President Obama’s nomination of Thomas Perez to serve as Secretary of Labor is drawing fire from House Judiciary Committee chairman Bob Goodlatte, R-Roanoke County.
His opposition likely means political fireworks over Perez in the House of Representatives as well as in the Senate, which must consent to Cabinet nominees.
Some congressional Republicans believe Perez was too political in his current position as head of the Justice Department’s civil rights division and accuse him of pressuring the city of St. Paul, Minn., to drop a housing discrimination lawsuit.
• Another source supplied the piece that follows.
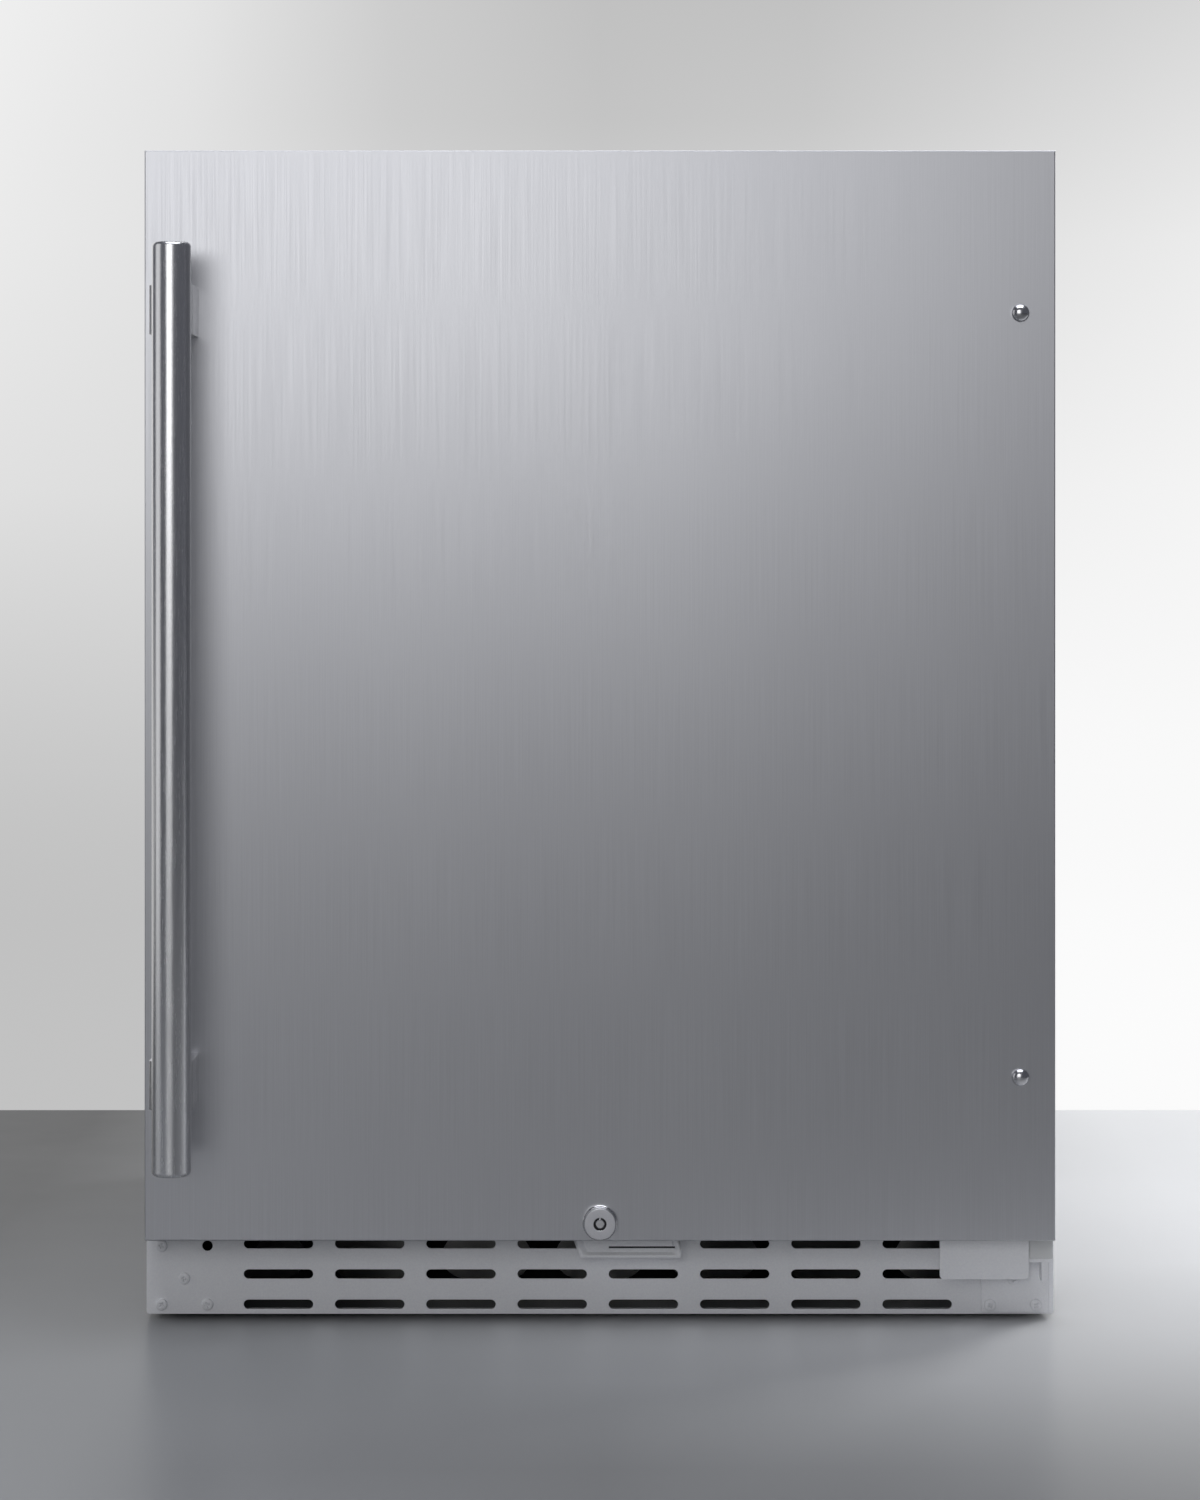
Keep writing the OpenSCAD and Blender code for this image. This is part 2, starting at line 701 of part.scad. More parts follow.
// Open-topped drawer that slides on the liner's floor
module crisper_drawer() color("#e4ecee") {
    x = in_x - 22;
    y = crisper_y;
    z = [in_z + 0.6, hump_z - 14];
    difference() {
        wide(x, y, z);
        wide(x - 2.5, [y[0] + 3, y[1] - 2.5], [z[0] + 2.5, z[1] + 1]);
        wide(90, [y[0] - 1, y[0] + 4], [z[1] - 26, z[1] - 8]);
    }
}

// Ceiling box that holds the thermostat and the lamp
module control_housing() color(white)
    difference() {
        wide(96, housing_y, [housing_z, in_top]);
        wide(93, [housing_y[0] + 2, housing_y[1] - 2], [housing_z + 2, in_top - 2]);
        box([-80, 20], [housing_y[0] + 20, housing_y[1] - 20], [housing_z - 1, housing_z + 3]);
        rod_y([knob_x, housing_y[0] - 1, knob_z], 8.4, 20);
    }

module lamp_lens() color("#fbf6e2")
    difference() {
        box([-79.6, 19.6], [housing_y[0] + 20.4, housing_y[1] - 20.4],
            [housing_z - 8, housing_z + 2]);
        box([-77.6, 17.6], [housing_y[0] + 22.4, housing_y[1] - 22.4],
            [housing_z - 6, housing_z + 3]);
    }

// Dial with a finger ridge and its spindle
module thermostat_knob() color("#e9eaeb") {
    rod_y([knob_x, housing_y[0] - 8.5, knob_z], 26, 8);
    rod_y([knob_x, housing_y[0] - 8.5, knob_z], 8, 22);
    box([knob_x - 2.5, knob_x + 2.5], [housing_y[0] - 14, housing_y[0] - 8.5],
        [knob_z - 12, knob_z + 12]);
}

// Door light switch under the ceiling, on the hinge side
module switch_body() color(white)
    difference() {
        box([switch_x - 13, switch_x + 13], [cab_y + 20, cab_y + 58], [in_top - 16, in_top]);
        rod_y([switch_x, cab_y + 19, switch_z], 8.2, 24);
    }
module switch_plunger() color(white)
    rod_y([switch_x, dyke_y + 0.6, switch_z], 8, cab_y + 37 - dyke_y - 0.6);

// ---- Door ----------------------------------------------------------------------------

// Brushed steel pan: face, side returns and narrow top and bottom hems
module door_panel() color(steel)
    difference() {
        union() {
            wide(half_door, [door_y, door_y + sheet], [box_z, door_top]);
            for (side = [-1, 1])
                box(side > 0 ? [half_door - sheet, half_door] : [-half_door, -half_door + sheet],
                    [door_y, door_back - 0.5], [box_z, cap_top]);
            wide(half_door, [door_y, door_y + 9], [door_top - sheet, door_top]);
        }
        door_pockets();
    }

// Everything that is let into the door behind its face
module door_pockets() {
    rod_y([0, door_y - 1, lock_z], 19.2, 26);
    box([-12, 30], [door_y + 22, door_y + 30], [box_z - 1, lock_z + 12]);
    for (z = post_zs, x = [bar_x, plug_x]) rod_y([x, door_y - 1, z], 6, 22);
    rod_z([pin_x, pin_y, box_z - 1], 14, 22);
    rod_z([pin_x, pin_y, cap_top - 16], 14, 20);
}

// Foam core, with a raised rim that fills the liner's dyke
module door_foam() color(foam_tint)
    difference() {
        union() {
            wide(half_door - sheet, [door_y + sheet, door_back - liner_t],
                 [cap_low_top, cap_high_z]);
            difference() {
                wide(dyke_x - liner_t, [door_back - 3, dyke_y - liner_t],
                     [dyke_z0 + liner_t, dyke_z1 - liner_t]);
                wide(dyke_x - dyke_w + liner_t, [door_back - 4, dyke_y + 1],
                     [dyke_z0 + dyke_w - liner_t, dyke_z1 - dyke_w + liner_t]);
            }
        }
        door_pockets();
    }

// Vacuum-formed inner panel with the raised rim that carries the bins
module door_liner() color(white)
    difference() {
        union() {
            wide(half_door - 1.5, [door_back - liner_t, door_back], [box_z + 1, cap_top - 1]);
            difference() {
                wide(dyke_x, [door_back - liner_t, dyke_y], [dyke_z0, dyke_z1]);
                wide(dyke_x - dyke_w, [door_back, dyke_y + 1],
                     [dyke_z0 + dyke_w, dyke_z1 - dyke_w]);
            }
            for (z = bin_ledges(), side = [-1, 1])
                translate([side * (dyke_x - dyke_w - 1.5) - 2, door_back - 1, z - 14])
                    cube([4, 18, 12]);
        }
        difference() {
            wide(dyke_x - liner_t, [door_back - 3, dyke_y - liner_t],
                 [dyke_z0 + liner_t, dyke_z1 - liner_t]);
            wide(dyke_x - dyke_w + liner_t, [door_back - 4, dyke_y + 1],
                 [dyke_z0 + dyke_w - liner_t, dyke_z1 - dyke_w + liner_t]);
        }
        door_pockets();
    }

module door_top_cap() color(dark)
    difference() {
        wide(half_door - sheet, [door_y + sheet, door_back - liner_t], [cap_high_z, cap_top]);
        door_pockets();
    }

module door_bottom_cap() color(dark)
    difference() {
        wide(half_door - sheet, [door_y + sheet, door_back - liner_t],
             [box_z + 0.5, cap_low_top]);
        door_pockets();
    }

// Magnetic bellows seal, one closed frame
module door_gasket() color("#c9cbcf")
    difference() {
        wide(gasket_x, [door_back, cab_y - 0.4], [box_z + 14, cabinet_top - 13]);
        wide(gasket_x - 15, [door_back - 1, cab_y], [box_z + 29, cabinet_top - 28]);
        difference() {
            wide(gasket_x + 1, [door_back + 3.4, cab_y - 5.6], [box_z, cabinet_top]);
            wide(gasket_x - 4, [door_back - 1, cab_y], [box_z + 18, cabinet_top - 17]);
        }
    }

// Heights at which the two door bins hang
function bin_ledges() = [300, 540];

// Open-topped bin between the dyke's sides
module door_bin(z, h) color("#e4ecee") {
    x = dyke_x - dyke_w - 4;
    y = [door_back + 0.4, shelf_y0 - 10];
    difference() {
        wide(x, y, [z, z + h]);
        wide(x - 2.2, [y[0] + 2.2, y[1] - 2.2], [z + 2.2, z + h + 1]);
    }
}
module door_bin_upper() door_bin(bin_ledges()[1], 62);
module door_bin_lower() door_bin(bin_ledges()[0], 90);

// Round bar with softly turned ends
module handle_bar() color(steel) {
    r = bar_d / 2;
    c = 1.5;
    translate([bar_x, bar_y, bar_z0])
        rotate_extrude($fn = 64)
            polygon([[0, 0], [r - c, 0], [r, c], [r, bar_l - c], [r - c, bar_l], [0, bar_l]]);
}

// Two blocks between the door and the bar, with their front corners cut off
module handle_posts() color(steel)
    difference() {
        for (z = post_zs) translate([0, 0, z - 16]) linear_extrude(32)
            polygon([[post_x[0], door_y], [post_x[1], door_y], [post_x[1], bar_y + 17],
                     [bar_x + 10, bar_y + 7], [bar_x - 10, bar_y + 7], [post_x[0], bar_y + 17]]);
        rod_z([bar_x, bar_y, bar_z0 - 1], bar_d, bar_l + 2);
        for (z = post_zs) rod_y([bar_x, door_y - 21, z], 6, 22);
    }

// Machine screws from inside the door's face into the posts
module handle_screws() color(dark)
    for (z = post_zs) rod_y([bar_x, door_y - 20, z], 6, 30);

// Polished plugs in the spare handle holes
module handle_hole_plugs() color(steel)
    for (z = post_zs)
        translate([plug_x, door_y, z]) rotate([90, 0, 0]) {
            rotate_extrude() polygon([[0, 0], [5.75, 0], [5.75, 2.6], [5.2, 3.8], [3.9, 4.6], [0, 5]]);
            translate([0, 0, -12]) cylinder(d = 6, h = 12);
        }

// Threaded lock housing with its flange and barrel
module lock_body() color(steel)
    difference() {
        union() {
            rod_y([0, door_y - barrel_out, lock_z], barrel_d, barrel_out);
            rod_y([0, door_y - 2.4, lock_z], flange_d, 2.4);
            rod_y([0, door_y, lock_z], 19, 22);
        }
        rod_y([0, door_y - barrel_out - 1, lock_z], lock_bore, 32);
    }

// Thin nut that clamps the lock to the bottom cap
module lock_nut() color(steel)
    difference() {
        rod_y([0, door_y + 22.2, lock_z], 18, 1.4);
        rod_y([0, door_y + 21, lock_z], 8.9, 4);
    }

// Plug with the round keyway's centre post in front and the cam's seat behind
module lock_cylinder() color(steel) {
    rod_y([0, door_y - 6.6, lock_z], 5.9, 6);
    rod_y([0, door_y - 1, lock_z], 8.6, 24.8);
    rod_y([0, door_y + 23.8, lock_z], 6, 5);
}

// Flat cam; it points to +X when unlocked and down into the strike when locked
module lock_cam() color(steel)
    difference() {
        union() {
            rod_y([0, lock_cam_y, lock_z], 13, 2.4);
            box([0, 24], [lock_cam_y, lock_cam_y + 2.4], [lock_z - 5, lock_z + 5]);
        }
        rod_y([0, lock_cam_y - 1, lock_z], 6, 5);
    }

// Flanged nylon bushes in the door's end caps; the lower one also spaces the door
module hinge_bushes() color("#1a1b1d") {
    difference() {
        union() {
            rod_z([pin_x, pin_y, leaf_z + leaf_t + 0.4], 13.6, box_z - leaf_z - leaf_t);
            rod_z([pin_x, pin_y, box_z], 14, 21);
        }
        rod_z([pin_x, pin_y, leaf_z], pin_bore, 42);
    }
    difference() {
        rod_z([pin_x, pin_y, cap_top - 16], 14, 16);
        rod_z([pin_x, pin_y, cap_top - 17], pin_bore, 22);
    }
}

cabinet_wrap();
back_sheet();
machine_bulkhead();
floor_sheet();
foam_insulation();
inner_liner();
base_tray();
kick_grille();
panel_screws();
lock_strike();
lower_hinge_bracket();
upper_hinge_bracket();
hinge_pins();
hinge_screws();
hinge_cover_plate();
compressor();
compressor_grommets();
relay_box();
condenser_coil();
fan_shroud();
fan_motor();
evaporator_plate();
refrigerant_lines();
drain_pan();
drain_trough();
cord_gland();
machine_cover();
control_housing();
lamp_lens();
upper_shelf_glass();
upper_shelf_trim();
lower_shelf_glass();
lower_shelf_trim();
crisper_cover();
switch_body();
door_panel();
door_foam();
door_liner();
door_top_cap();
door_bottom_cap();
door_gasket();
door_bin_upper();
door_bin_lower();
handle_bar();
handle_posts();
handle_screws();
handle_hole_plugs();
lock_body();
lock_nut();
hinge_bushes();
lock_cylinder();
lock_cam();
fan_blade();
thermostat_knob();
crisper_drawer();
switch_plunger();
foot_front_left();
foot_front_right();
foot_rear_left();
foot_rear_right();
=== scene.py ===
"""Looks of the undercounter refrigerator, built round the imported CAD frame. Lengths are in metres."""
import json
import math

import bmesh
import bpy
from mathutils import Matrix, Vector


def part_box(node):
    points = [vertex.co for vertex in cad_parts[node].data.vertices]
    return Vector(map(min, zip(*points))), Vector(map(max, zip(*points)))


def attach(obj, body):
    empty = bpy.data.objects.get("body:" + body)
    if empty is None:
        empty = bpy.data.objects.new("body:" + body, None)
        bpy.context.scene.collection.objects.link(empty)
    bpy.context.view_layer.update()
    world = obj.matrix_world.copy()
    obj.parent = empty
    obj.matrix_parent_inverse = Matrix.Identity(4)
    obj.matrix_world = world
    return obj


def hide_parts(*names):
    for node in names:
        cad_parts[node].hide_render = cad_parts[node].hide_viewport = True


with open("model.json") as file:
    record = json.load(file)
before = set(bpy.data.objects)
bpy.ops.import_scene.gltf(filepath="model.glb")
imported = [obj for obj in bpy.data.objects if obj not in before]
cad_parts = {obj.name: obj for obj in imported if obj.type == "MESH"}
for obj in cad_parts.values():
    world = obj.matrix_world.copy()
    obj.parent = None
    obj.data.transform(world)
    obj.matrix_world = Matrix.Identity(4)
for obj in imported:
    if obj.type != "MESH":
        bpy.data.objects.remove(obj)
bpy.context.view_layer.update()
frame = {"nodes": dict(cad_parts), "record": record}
NODES = frame["nodes"]
MM = 0.001
MERGE_DISTANCE = 0.01 * MM

# ---- Places taken from the frame -----------------------------------------------------

DOOR_LOW, DOOR_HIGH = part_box("door_panel")
DOOR_FACE_Y = DOOR_LOW.y
GRILLE_LOW, GRILLE_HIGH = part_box("kick_grille")
WRAP_LOW, WRAP_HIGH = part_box("cabinet_wrap")

# Camera: level, on the middle plane, 2.4 m in front of the door's face
CAMERA_DISTANCE = 2.4
CAMERA_HEIGHT = 0.515
CAMERA_LENS_MM = 88.34
CAMERA_SHIFT_UP = -0.14
WALL_Y = DOOR_FACE_Y + 0.925


# ---- Mesh helpers --------------------------------------------------------------------

def link(name, mesh):
    piece = bpy.data.objects.new(name, mesh)
    bpy.context.scene.collection.objects.link(piece)
    return piece


def from_bmesh(name, bm, smooth_angle=30):
    bmesh.ops.recalc_face_normals(bm, faces=bm.faces)
    mesh = bpy.data.meshes.new(name)
    bm.to_mesh(mesh)
    bm.free()
    piece = link(name, mesh)
    shade(piece, smooth_angle)
    return piece


def shade(piece, angle=30):
    """Smooth shading that keeps flat faces flat and edges over the angle sharp."""
    mesh = piece.data
    mesh.shade_smooth()
    mesh.set_sharp_from_angle(angle=math.radians(angle))
    if "Normals" not in piece.modifiers:
        weighted = piece.modifiers.new("Normals", "WEIGHTED_NORMAL")
        weighted.mode = "FACE_AREA"
        weighted.weight = 100
        weighted.keep_sharp = True


def apply_modifiers(piece):
    normals = piece.modifiers.get("Normals")
    if normals:
        piece.modifiers.remove(normals)
    graph = bpy.context.evaluated_depsgraph_get()
    mesh = bpy.data.meshes.new_from_object(piece.evaluated_get(graph))
    piece.modifiers.clear()
    piece.data = mesh
    return piece


def join_pieces(name, pieces):
    """One object from several meshes that already lie in place."""
    bm = bmesh.new()
    for piece in pieces:
        mesh = piece.data
        mesh.transform(piece.matrix_world)
        bm.from_mesh(mesh)
        bpy.data.objects.remove(piece)
    mesh = bpy.data.meshes.new(name)
    bm.to_mesh(mesh)
    bm.free()
    return link(name, mesh)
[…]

They also say a Justice Department Inspector General’s report on problems within the division’s voting right section raises concerns about Perez. That report found a lack of professionalism in the voting rights section, though no signs of improper enforcement of law, in the Obama and George W. Bush administrations.
“I am shocked the President is moving forward with this nomination,’ Goodlatte said. “ Last week the Department of Justice’s Inspector General (IG) outlined dysfunction at the Civil Rights Division, which Mr. Perez currently manages. The IG report brought to light insufficiencies in the Division’s management, significant impediments to its operation, and deep ideological polarization.
“Furthermore, the House Judiciary Committee has been investigating a controversial, secret deal Mr. Perez helped arrange with the city of St. Paul, Minnesota that cost taxpayers millions of dollars. As the President’s nominee for Labor Secretary, Mr. Perez should face tough questions about this backroom deal he helped coordinate, his role in interfering with a Supreme Court case, and his mismanagement of the Civil Rights Division. The House Judiciary Committee will hold a hearing to investigate these concerns.”
That case involved landlords’ challenges to the way the city enforced housing codes. The city’s legal argument, some conservatives have argued, could have put at risk a basic concept of anti-discrimination law – that the impact of acts that appear neutral can be illegal if their actual effect is discriminatory.